Extract PDF text from Structured Content in PDF files
| Description | Extract structured PDF text from PDF files (requires PDF files to contain Structured data) |
| Jar Path | org.jpedal.examples.text.ExtractStructuredText |
How to run the java code
| Windows: | java -cp %jpedalDir%/jpedal.jar org/jpedal/examples/text/ExtractStructuredText inputValues |
| MacOS X Linux: | java -cp $jpedalDir/jpedal.jar org/jpedal/examples/text/ExtractStructuredText inputValues |
Click here for help on running Java programs from the command line
An explanation of the input values
This example expects two space delimited input values.

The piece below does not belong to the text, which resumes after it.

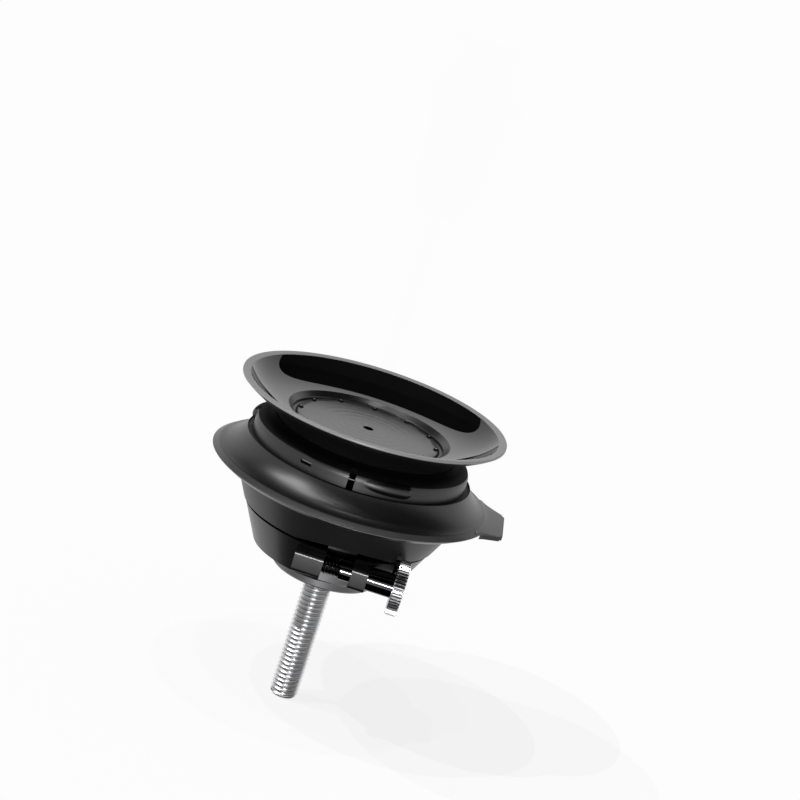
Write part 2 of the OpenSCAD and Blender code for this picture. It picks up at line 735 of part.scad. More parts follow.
// Rubber cup: a bead under the collar's lip, a neck, and a thin flared wall
module suction_cup() {
    inner_lip = rim_r - lip_w;
    foot_r = collar_bore - 0.15;
    bead_top = collar_top - collar_lip - fit;
    color("#111111") rotate_extrude() polygon(concat(
        [[cup_bore_r, disc_z], [carrier_step_r + fit, disc_z], [carrier_step_r + fit, seat_z],
         [foot_r, seat_z], [foot_r, bead_top], [cup_neck_r, bead_top], [cup_neck_r, collar_top + 0.3]],
        curve([cup_neck_r + 0.3, collar_top + 0.5], [rim_r - 5.6, collar_top + 3.4],
            [rim_r - 2.4, rim_z - lip_h - 1.8], [rim_r - 0.2, rim_z - lip_h], 10),
        [[rim_r, rim_z - lip_h + 0.15], [rim_r, rim_z - 0.1], [rim_r - 0.15, rim_z],
         [inner_lip + 0.1, rim_z - 0.2]],
        curve([inner_lip, rim_z - 0.3], [inner_lip - 2.4, disc_top + 2.2],
            [cup_floor_r + 3.4, disc_top + 1.3], [cup_floor_r, disc_top + 0.95], 12),
        [[cup_floor_r - 0.3, disc_top + 0.25], [cup_bore_r + 0.7, disc_top + 0.15],
         [cup_bore_r + 0.5, disc_top - 0.45], [cup_bore_r, disc_top - 0.5]]));
}

stem_adapter();
stem_bolt();
clamp_band();
thumbscrew();
spacer_sleeve();
bowl();
housing_screws();
collar();
gap_seal();
release_ring();
ring_plate();
lifter_plate();
lifter_pins();
return_spring();
valve_plunger();
plunger_clip();
valve_seal();
magnet_carrier();
yoke_plate();
magnet(1);  // magnet_1
magnet(2);  // magnet_2
magnet(3);  // magnet_3
magnet(4);  // magnet_4
contact_disc();
suction_cup();
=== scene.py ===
import json
import math

import bmesh
import bpy
from mathutils import Matrix, Vector


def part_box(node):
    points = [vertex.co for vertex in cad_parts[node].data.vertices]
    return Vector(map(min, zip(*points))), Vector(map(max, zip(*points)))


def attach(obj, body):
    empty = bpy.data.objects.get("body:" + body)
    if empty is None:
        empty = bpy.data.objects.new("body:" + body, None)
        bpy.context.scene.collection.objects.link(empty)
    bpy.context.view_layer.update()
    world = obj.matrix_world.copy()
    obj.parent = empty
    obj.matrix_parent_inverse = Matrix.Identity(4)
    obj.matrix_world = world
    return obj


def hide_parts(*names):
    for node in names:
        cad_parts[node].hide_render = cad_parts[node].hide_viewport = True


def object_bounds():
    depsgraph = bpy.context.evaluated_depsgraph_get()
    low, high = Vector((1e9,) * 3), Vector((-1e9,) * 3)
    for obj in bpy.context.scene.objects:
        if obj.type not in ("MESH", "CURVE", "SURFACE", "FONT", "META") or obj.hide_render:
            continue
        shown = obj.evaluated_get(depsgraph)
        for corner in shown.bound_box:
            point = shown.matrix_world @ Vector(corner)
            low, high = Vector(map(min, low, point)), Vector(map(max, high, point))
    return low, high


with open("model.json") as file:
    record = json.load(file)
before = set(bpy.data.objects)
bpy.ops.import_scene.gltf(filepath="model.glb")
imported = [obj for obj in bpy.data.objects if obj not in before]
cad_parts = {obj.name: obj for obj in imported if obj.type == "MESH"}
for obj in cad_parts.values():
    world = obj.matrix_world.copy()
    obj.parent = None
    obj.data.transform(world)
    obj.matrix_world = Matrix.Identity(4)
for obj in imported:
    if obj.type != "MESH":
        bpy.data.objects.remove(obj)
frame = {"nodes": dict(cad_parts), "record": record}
cad_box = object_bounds()

# Sizes in millimetres times this are metres, the scene's unit
MM = 0.001

# The colour mix node's two inputs and its output share their labels, so they go by number
MIX_A, MIX_B, MIX_OUT = 6, 7, 2

# Colour of painted shade, as black as a hollow too deep for light
PAINTED_SHADE_BLACK = (0.0012, 0.0012, 0.0012)

# A point on the mount's vertical axis
AXIS = (0.0, 0.0, 0.0)

# Heights, radii and the knob's end in millimetres, read from the frame
band_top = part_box("clamp_band")[1].z / MM
plate_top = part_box("ring_plate")[1].z / MM
collar_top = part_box("collar")[1].z / MM
rim_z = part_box("suction_cup")[1].z / MM
rim_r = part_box("suction_cup")[1].x / MM
disc_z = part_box("contact_disc")[0].z / MM
disc_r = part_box("contact_disc")[1].x / MM
knob_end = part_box("thumbscrew")[1].x / MM

# How many pips the disc has
pip_count = 12

# Sizes in millimetres that show on the pieces but that no box gives
collar_r = 22.4
window_depth = 2.9
vent_r = 1.05
pip_inset = 0.7
ripple_pitch = 1.9
grain_depth = 0.012
mark_depth = 0.006
knob_h = 2.3
knob_root_r = 5.3
knob_tip_r = 5.5

# Threads in millimetres, with the number of sides round them: M6 on the bolt, M4 on the screw
bolt_r = 3.0
bolt_thread = {"pitch": 1.0, "depth": 0.55, "chamfer": 0.6, "sides": 64}
bolt_thread_top = -2.8
screw_r = 2.0
screw_thread = {"pitch": 0.7, "depth": 0.36, "chamfer": 0.3, "sides": 48}
screw_thread_end = 3.35


# Camera, as the photo was taken: from the front, a little above, and rolled.
# It stands at this place in millimetres, and its line of sight has these degrees.
camera_place = (0.0, -424.79, 157.41)
camera_heading = -0.5797
camera_fall = 15.8075
camera_roll = 18.0748


def photo_camera():
    data = bpy.data.cameras.new("photo_camera")
    camera = bpy.data.objects.new("photo_camera", data)
    bpy.context.scene.collection.objects.link(camera)
    bpy.context.scene.camera = camera
    data.sensor_width = 36.0
    data.lens = 98.96
    data.clip_start = 0.01
    data.clip_end = 50.0
    turn = (Matrix.Rotation(math.radians(camera_heading), 4, "Z")
            @ Matrix.Rotation(math.radians(90.0 - camera_fall), 4, "X")
            @ Matrix.Rotation(math.radians(camera_roll), 4, "Z"))
    camera.matrix_world = Matrix.Translation(Vector(camera_place) * MM) @ turn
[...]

| First value: | The PDF filename (including the path if needed) or a directory containing PDF files. If it contains spaces it must be enclosed by double quotes (ie "C:/Path with spaces/"). | Second value (optional): | Target directory for ouput data |
Other details/screenshot
Needs PDF files created with Structured content. If this is not present, have a look at ExtractTextInRectangle, ExtractTextInRectangleAsTable or ExtractTextAsWordlist for PDF to text conversion.
Links to related articles
Getting started tutorial
Additional optional libraries lists items which may be needed for some PDF files or functionality.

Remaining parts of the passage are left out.